Pantoro Gold (ASX:PNR) Shares Rise as Investors Revisit Norseman Cash Flow Test

Darvesh Singh
6 Min Read

The interesting part of Pantoro Gold Limited (ASX:PNR) moving 2.55% is not the move itself.

It is what the market is choosing to revisit.

Pantoro is not a new gold story trying to convince investors that a project might one day work. It is a producer with a 100%-owned asset at Norseman, a plant already built, underground mines in motion and a balance sheet carrying more room than many junior gold names get. The latest quarterly report showed 17,757 ounces of gold produced, 20,016 ounces sold at an average realised price of A$6,916 per ounce, and quarterly EBITDA of A$88.4 million.

That is why a small green day can matter. It is not a discovery-stock move. It is the market asking whether Pantoro’s next phase is becoming more predictable.

Norseman is starting to look like a sequencing story

The Norseman Gold Project is Pantoro’s whole centre of gravity.
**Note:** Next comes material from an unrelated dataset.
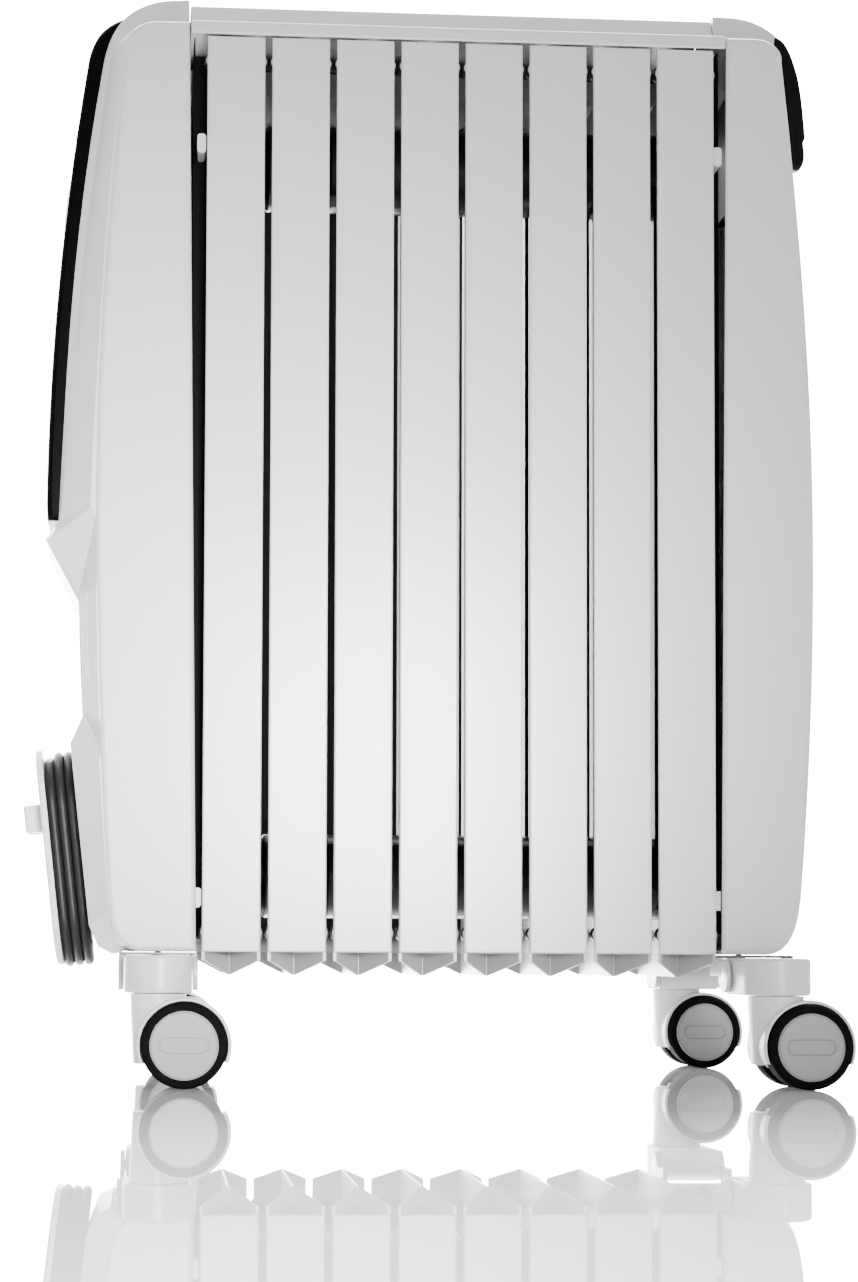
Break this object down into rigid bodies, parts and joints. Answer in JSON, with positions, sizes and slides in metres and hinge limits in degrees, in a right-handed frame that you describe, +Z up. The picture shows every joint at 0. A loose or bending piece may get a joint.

The company describes it as a 100%-owned project in Western Australia’s Eastern Goldfields, with the processing plant completed in 2022 and mining activity across open pit and underground operations. The March quarter report also listed a total mineral resource of 4.6 million ounces and ore reserves of 859,000 ounces.

That scale is useful, but scale is not the same thing as smooth delivery.

The more useful detail is mine sequencing. Scotia, OK, Princess Royal, Gladstone and the planned O’Briens and Crown South development are not separate headlines. They are the moving parts that decide whether Norseman becomes a cleaner production machine or remains a project with plenty happening at once.

Scotia was affected by cyclone flooding in the quarter, while Gladstone was expected to contribute from the end of April 2026. Pantoro also approved a third underground mine focused on O’Briens and Crown South, with development tied to dewatering and rehabilitation of the Bullen Decline.

That is the crux. Pantoro’s story is no longer about whether Norseman has enough geological interest. It is about whether the company can turn that interest into a steadier operating cadence.

The cash pile changes the argument

The cleanest number in the quarterly report was not production. It was the balance sheet.

Pantoro closed the March quarter with A$250.3 million in cash and gold, and no debt. The company also reported an increase in cash and gold of A$37.8 million before buyback activity during the quarter.

A$250.3 million and no debt.

That gives Pantoro a different kind of optionality. It can fund mine development, keep drilling, absorb weather interruptions and still run an on-market buyback. During March, the company bought back 1,322,730 shares at an average price of A$3.50, with the buyback to be managed around cash flow and growth spending.

Supporters will read that as a sign of strength. The company is generating cash while investing in the asset and reducing share count. Sceptics will focus on the trade-off. Buybacks make more sense when production is settled, costs are controlled and growth spending does not stretch the system.

Both readings can be true at the same time.

The awkward detail is cost rhythm

Gold producers are easy to like when the gold price is high. They are harder to judge when costs move around.

Pantoro’s March quarter all-in sustaining cost was A$3,204 per ounce, while production was lower than the prior two reported FY26 quarters shown in the company’s physical summary. The report said wet weather, low cloud, flights, open pit mining and ore haulage were affected during February and March, with Scotia also hit by flooding related to Cyclone Mitchell.

That gives the company some explanation, but it does not remove the test.

The next stage of the Pantoro Gold shares story is less about whether a single quarter had disruptions and more about how quickly production, grade and costs normalise. If Gladstone contributes as planned and the underground expansion progresses, the market gets a clearer path to higher output. If interruptions keep appearing, investors may treat Norseman as a high-potential asset that still has to earn a higher multiple.

What would make the next move more meaningful

The next useful signs are practical rather than promotional.

Investors may look for evidence that Gladstone is contributing cleanly, Scotia has recovered from the flooding impact, OK continues to deliver, and the O’Briens and Crown South schedule stays on track. The September 2026 quarter also matters because Pantoro said an updated Mineral Resource and Ore Reserve for the broader Crown area was expected during that period.

The share-price move puts Pantoro back on the watchlist. The filings still have to do the heavy lifting.

For now, Pantoro’s better story is simple: cash is building, debt is absent, Norseman has multiple production fronts and gold prices remain supportive. The harder story is just as simple: multi-mine execution has to become routine.

That is where the next real signal will come from.